***** PROVIDED MATERIAL
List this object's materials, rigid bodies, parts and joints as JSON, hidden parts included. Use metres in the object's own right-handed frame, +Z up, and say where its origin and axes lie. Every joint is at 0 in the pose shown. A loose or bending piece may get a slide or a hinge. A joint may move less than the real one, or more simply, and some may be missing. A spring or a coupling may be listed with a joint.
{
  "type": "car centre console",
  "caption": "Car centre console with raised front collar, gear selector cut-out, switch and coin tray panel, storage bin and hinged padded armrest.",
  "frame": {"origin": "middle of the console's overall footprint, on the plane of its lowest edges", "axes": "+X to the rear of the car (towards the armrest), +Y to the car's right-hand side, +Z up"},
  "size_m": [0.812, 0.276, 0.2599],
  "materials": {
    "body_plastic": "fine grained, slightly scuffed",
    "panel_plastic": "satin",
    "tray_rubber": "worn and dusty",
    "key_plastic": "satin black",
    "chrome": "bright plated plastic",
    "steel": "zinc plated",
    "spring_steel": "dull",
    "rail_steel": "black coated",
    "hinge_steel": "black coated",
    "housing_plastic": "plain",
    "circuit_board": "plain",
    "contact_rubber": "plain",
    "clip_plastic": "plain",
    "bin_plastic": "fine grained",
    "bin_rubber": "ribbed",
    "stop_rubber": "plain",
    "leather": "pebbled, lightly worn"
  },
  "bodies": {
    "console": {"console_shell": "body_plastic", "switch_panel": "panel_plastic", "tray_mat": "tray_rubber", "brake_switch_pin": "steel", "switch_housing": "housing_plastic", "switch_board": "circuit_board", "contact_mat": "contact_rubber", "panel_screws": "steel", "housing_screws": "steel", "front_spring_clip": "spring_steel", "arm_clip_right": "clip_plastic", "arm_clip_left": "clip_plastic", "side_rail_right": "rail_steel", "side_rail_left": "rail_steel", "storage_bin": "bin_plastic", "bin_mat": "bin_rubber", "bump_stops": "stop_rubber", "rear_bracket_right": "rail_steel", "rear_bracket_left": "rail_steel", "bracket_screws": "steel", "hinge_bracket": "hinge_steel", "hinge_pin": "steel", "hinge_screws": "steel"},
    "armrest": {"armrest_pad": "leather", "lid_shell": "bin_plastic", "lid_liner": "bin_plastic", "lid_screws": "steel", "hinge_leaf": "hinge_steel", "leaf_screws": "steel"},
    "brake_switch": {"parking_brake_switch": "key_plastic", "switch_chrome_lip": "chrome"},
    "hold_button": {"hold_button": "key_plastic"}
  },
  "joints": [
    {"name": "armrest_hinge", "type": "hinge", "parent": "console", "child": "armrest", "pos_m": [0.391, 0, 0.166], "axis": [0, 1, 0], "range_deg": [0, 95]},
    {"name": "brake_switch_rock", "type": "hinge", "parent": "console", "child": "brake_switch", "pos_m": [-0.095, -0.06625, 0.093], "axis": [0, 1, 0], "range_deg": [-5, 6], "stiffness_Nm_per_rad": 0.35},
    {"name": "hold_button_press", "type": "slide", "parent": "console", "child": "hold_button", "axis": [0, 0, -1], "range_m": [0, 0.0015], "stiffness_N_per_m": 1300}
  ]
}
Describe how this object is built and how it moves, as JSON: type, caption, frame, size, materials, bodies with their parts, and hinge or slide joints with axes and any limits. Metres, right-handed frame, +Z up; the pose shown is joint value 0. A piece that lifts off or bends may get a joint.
**********
● **SET PROBLEM**:
From the records above, extract every line exactly as it stands.

● **RESULT FOR THIS TASK**:
List this object's materials, rigid bodies, parts and joints as JSON, hidden parts included. Use metres in the object's own right-handed frame, +Z up, and say where its origin and axes lie. Every joint is at 0 in the pose shown. A loose or bending piece may get a slide or a hinge. A joint may move less than the real one, or more simply, and some may be missing. A spring or a coupling may be listed with a joint.
{
  "type": "car centre console",
  "caption": "Car centre console with raised front collar, gear selector cut-out, switch and coin tray panel, storage bin and hinged padded armrest.",
  "frame": {"origin": "middle of the console's overall footprint, on the plane of its lowest edges", "axes": "+X to the rear of the car (towards the armrest), +Y to the car's right-hand side, +Z up"},
  "size_m": [0.812, 0.276, 0.2599],
  "materials": {
    "body_plastic": "fine grained, slightly scuffed",
    "panel_plastic": "satin",
    "tray_rubber": "worn and dusty",
    "key_plastic": "satin black",
    "chrome": "bright plated plastic",
    "steel": "zinc plated",
    "spring_steel": "dull",
    "rail_steel": "black coated",
    "hinge_steel": "black coated",
    "housing_plastic": "plain",
    "circuit_board": "plain",
    "contact_rubber": "plain",
    "clip_plastic": "plain",
    "bin_plastic": "fine grained",
    "bin_rubber": "ribbed",
    "stop_rubber": "plain",
    "leather": "pebbled, lightly worn"
  },
  "bodies": {
    "console": {"console_shell": "body_plastic", "switch_panel": "panel_plastic", "tray_mat": "tray_rubber", "brake_switch_pin": "steel", "switch_housing": "housing_plastic", "switch_board": "circuit_board", "contact_mat": "contact_rubber", "panel_screws": "steel", "housing_screws": "steel", "front_spring_clip": "spring_steel", "arm_clip_right": "clip_plastic", "arm_clip_left": "clip_plastic", "side_rail_right": "rail_steel", "side_rail_left": "rail_steel", "storage_bin": "bin_plastic", "bin_mat": "bin_rubber", "bump_stops": "stop_rubber", "rear_bracket_right": "rail_steel", "rear_bracket_left": "rail_steel", "bracket_screws": "steel", "hinge_bracket": "hinge_steel", "hinge_pin": "steel", "hinge_screws": "steel"},
    "armrest": {"armrest_pad": "leather", "lid_shell": "bin_plastic", "lid_liner": "bin_plastic", "lid_screws": "steel", "hinge_leaf": "hinge_steel", "leaf_screws": "steel"},
    "brake_switch": {"parking_brake_switch": "key_plastic", "switch_chrome_lip": "chrome"},
    "hold_button": {"hold_button": "key_plastic"}
  },
  "joints": [
    {"name": "armrest_hinge", "type": "hinge", "parent": "console", "child": "armrest", "pos_m": [0.391, 0, 0.166], "axis": [0, 1, 0], "range_deg": [0, 95]},
    {"name": "brake_switch_rock", "type": "hinge", "parent": "console", "child": "brake_switch", "pos_m": [-0.095, -0.06625, 0.093], "axis": [0, 1, 0], "range_deg": [-5, 6], "stiffness_Nm_per_rad": 0.35},
    {"name": "hold_button_press", "type": "slide", "parent": "console", "child": "hold_button", "axis": [0, 0, -1], "range_m": [0, 0.0015], "stiffness_N_per_m": 1300}
  ]
}
Describe how this object is built and how it moves, as JSON: type, caption, frame, size, materials, bodies with their parts, and hinge or slide joints with axes and any limits. Metres, right-handed frame, +Z up; the pose shown is joint value 0. A piece that lifts off or bends may get a joint.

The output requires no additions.